Gilbert McClatchie
Source: Socialist Standard, December 1931.
Transcription: Socialist Party of Great Britain.
HTML Markup: Adam Buick
Public Domain: Marxists Internet Archive (2016). You may freely copy, distribute, display and perform this work; as well as make derivative and commercial works. Please credit "Marxists Internet Archive" as your source.
The Times on September 5th, had an editorial on the present world economic situation that was strangely frank and illuminating, as the following extracts will show:—
How disastrously the financial machinery of the world is out of gear was strikingly illustrated the other day, when, in order to effect an exchange of commodities, the Brazilian Government and the Federal Farm Board of the United States had to resort to the primitive method of direct barter. They signed an agreement exchanging 1,050,000 bags of coffee for 25,000,000 bushels of wheat. That method of meeting the situation is, at any rate, better than some of those which have been adopted. In Texas and Oklahoma the military took charge of the oil wells, not to prevent any interference with production, but to stop production, and in Kansas orders were given to stop production in specified areas. . .
The cotton growers of the Southern States were recently urged by the Federal Farm Board to destroy one-third of their crops, and, though they indignantly rejected this suggestion, they themselves are seriously considering proposals to prohibit the growing, gathering or ginning of cotton next year. In Brazil hundreds of thousands of bags of coffee have been draught and destroyed by the Coffee States Council.. .

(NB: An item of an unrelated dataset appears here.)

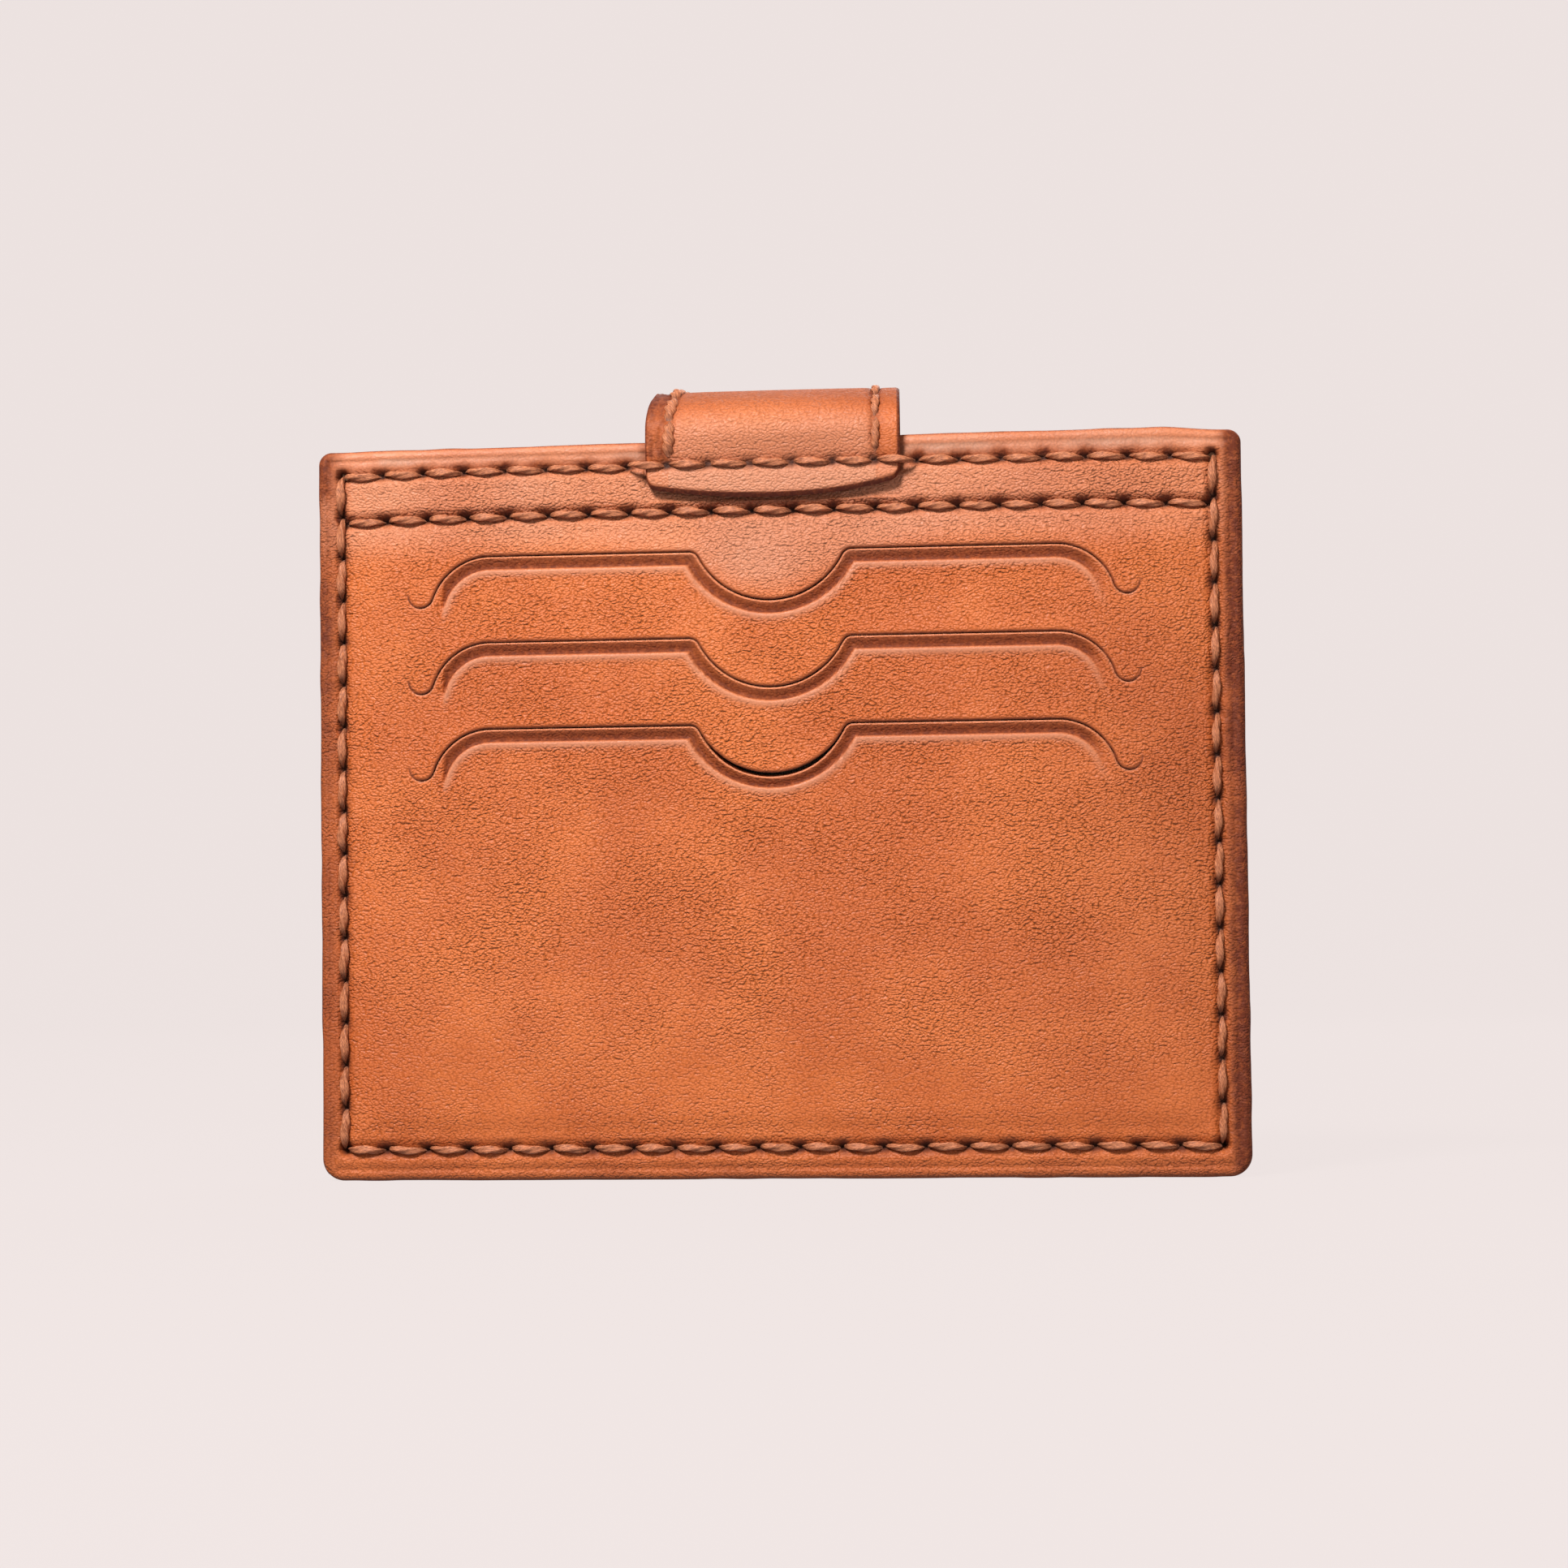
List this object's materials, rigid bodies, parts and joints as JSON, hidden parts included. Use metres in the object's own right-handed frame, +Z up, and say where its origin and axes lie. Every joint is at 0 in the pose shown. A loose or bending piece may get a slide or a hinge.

Every one knows that there is over-production in the sense that there is more cotton, more wheat, more sugar, more coffee, and, apparently, more of every kind of food and raw material on the market than the consumer is able to buy at prices remunerative to the grower. . .
Over-production is hard to imagine in the sense that more wheat, for example, is being grown than the world can use. At any rate it cannot be said to exist so long as there are people who cannot get enough bread to eat . . .
Half a dozen professors of political economy, discussing the practical questions on which their studies should enable them to throw light, can disagree among themselves as wholeheartedly as any half a dozen business men in a railway carriage. But somehow or other, with or without the aid of the scientific economist, answers will have to be found for the economic riddles over which the world is now bewildered. Until they are solved, or, perhaps, solve themselves, there can be no general return to prosperity.
Detailed comment would spoil this picture.
Too much of everything, but we are poor because we can't buy! America can't sell so she takes to barter. The owners in the producing industries have taken fright and are destroying or restricting production! The sum total of opinion in Tory, Liberal, Labour and T.U.C. camps is that the only way out for this country is a general cut in wages or an increase in prices—a reduction in buying power! Under it all is the hope, frankly expressed above, that somehow or other things will straighten themselves out.
The capitalists, their guides and scribes, are impotent in the face of productive machinery so prolific that the wealth turned out is clogging and weighing the system down. The only real answer they have is to find a means, satisfactory to the bulk of their class, for restricting production and parcelling out markets.